On 2009-12-15, David M. [email protected] wrote:

On Monday 14 December 2009 02:55:06 pm Seebs wrote:

On 2009-12-14, David M. [email protected] wrote:

And again, optional significant whitespace. Would you stop using Ruby
if it became an option?

I don’t think it makes sense to describe it as optional.

Why not?

If it’s there, then the parser has to handle it for any modules which use
it. Which means I have to deal with at least some incoming code using it,
and that means I can no longer trust blocks to have end markers.

So, by this logic, use (or lack) of parentheses are optional, as are curly
brackets around hash literals (if they’re immediately passed as the last
argument to a method)…

The grammar for parentheses in Ruby is not-optional, but it happens to
allow either form.

Hmm. Here’s the thing. You can’t do it unless you have some special
token that indicates the start of a block which is whitespace-delimited.
Otherwise, consider:
if true
indented
things
more things
end

Did that block end at “more things” or at “end”?

For it to not be ambiguous, you have to know in advance which one you’re
looking for.

Do you really not find ways people can write unreadable code in Ruby as it is?
Oh, sure. But the language is at least theoretically subject to
indentation
fixers now. It wouldn’t be with this change.

I don’t feel it should be the job of the language to enforce coding standards,
and that is one of the reasons I use Ruby in the first place.

I suppose if we’re talking about a special thing which introduces
blocks,
part of my objection goes away – it’s no longer impossible.

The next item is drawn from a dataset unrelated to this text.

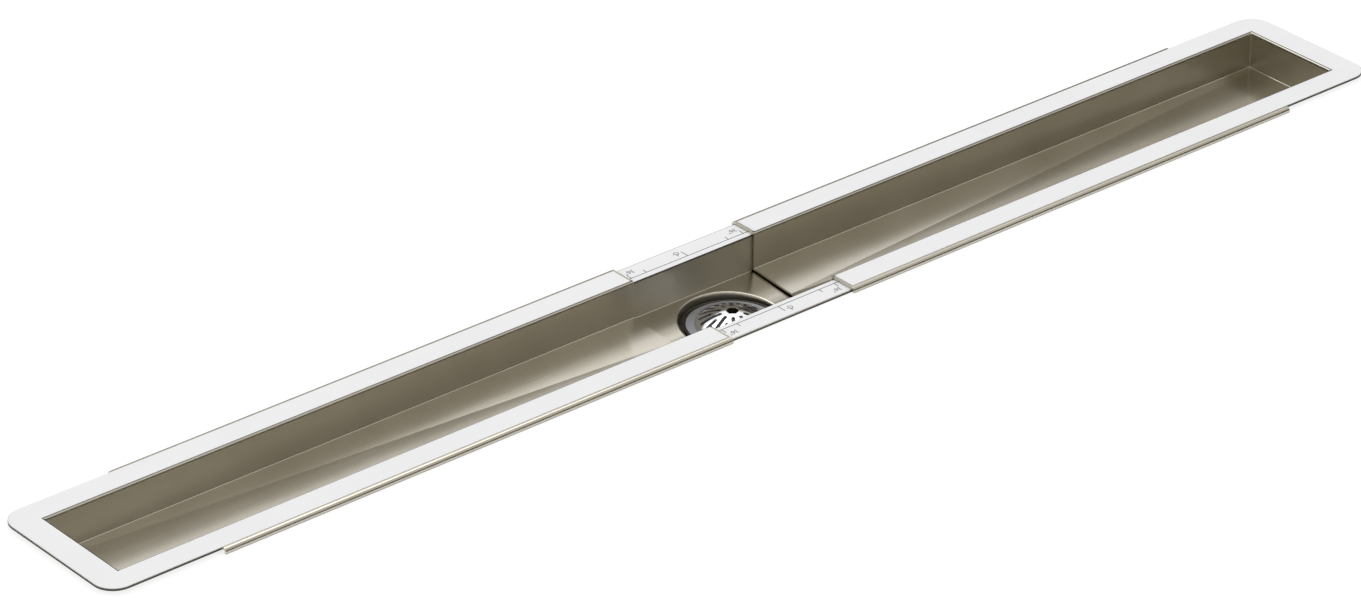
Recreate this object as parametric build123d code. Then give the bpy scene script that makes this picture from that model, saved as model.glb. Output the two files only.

I still can’t comprehend wanting that feature – it’s always struck me
as introducing a lot more prospective undiganosible errors than it
could ever remove.

(Disclaimer: I get a lot of mail that’s been corrupted by a messaging
server which strips or squashes leading whitespace.)

-s

On Monday 14 December 2009 08:10:09 pm Seebs wrote:

For it to not be ambiguous, you have to know in advance which one you’re
looking for.

I agree. I don’t think it has to be a special token at the start of a
block,
but definitely, some context which unambiguously marks this as an
indented
block, and which doesn’t make existing blocks autoindented.

If I were writing a new language, I’d much prefer something like
endless.rb,
where ‘end’ is simply optional, but as you point out, that would screw
up
existing code. So, very worst case, you’d specify it per-file or
per-block.

Do you really not find ways people can write unreadable code in Ruby as
it is?

Oh, sure. But the language is at least theoretically subject to
indentation fixers now. It wouldn’t be with this change.

Sure it would, they’d just be more complicated to write, and wouldn’t
apply
universally. Also, indentation fixers are far from the only automated
tools
which could be applied – I suspect there are some that already don’t
work
because of syntax that’s already flexible.

I don’t feel it should be the job of the language to enforce coding
standards, and that is one of the reasons I use Ruby in the first place.

I suppose if we’re talking about a special thing which introduces blocks,
part of my objection goes away – it’s no longer impossible.

I still can’t comprehend wanting that feature – it’s always struck me
as introducing a lot more prospective undiganosible errors than it
could ever remove.

I’d argue that “undiagnosable” is a strong word, especially when we’re
talking
about a language with a strong community ethic of testing and beautiful
code.
Again, I’d suggest that it’s that code in particular, and not the
syntax,
which would make it unreadable.

But my goal here isn’t to get you to agree. I think at least you’re no
longer
opposed to the feature existing, though you’d be opposed to the use of
it.

(Disclaimer: I get a lot of mail that’s been corrupted by a messaging
server which strips or squashes leading whitespace.)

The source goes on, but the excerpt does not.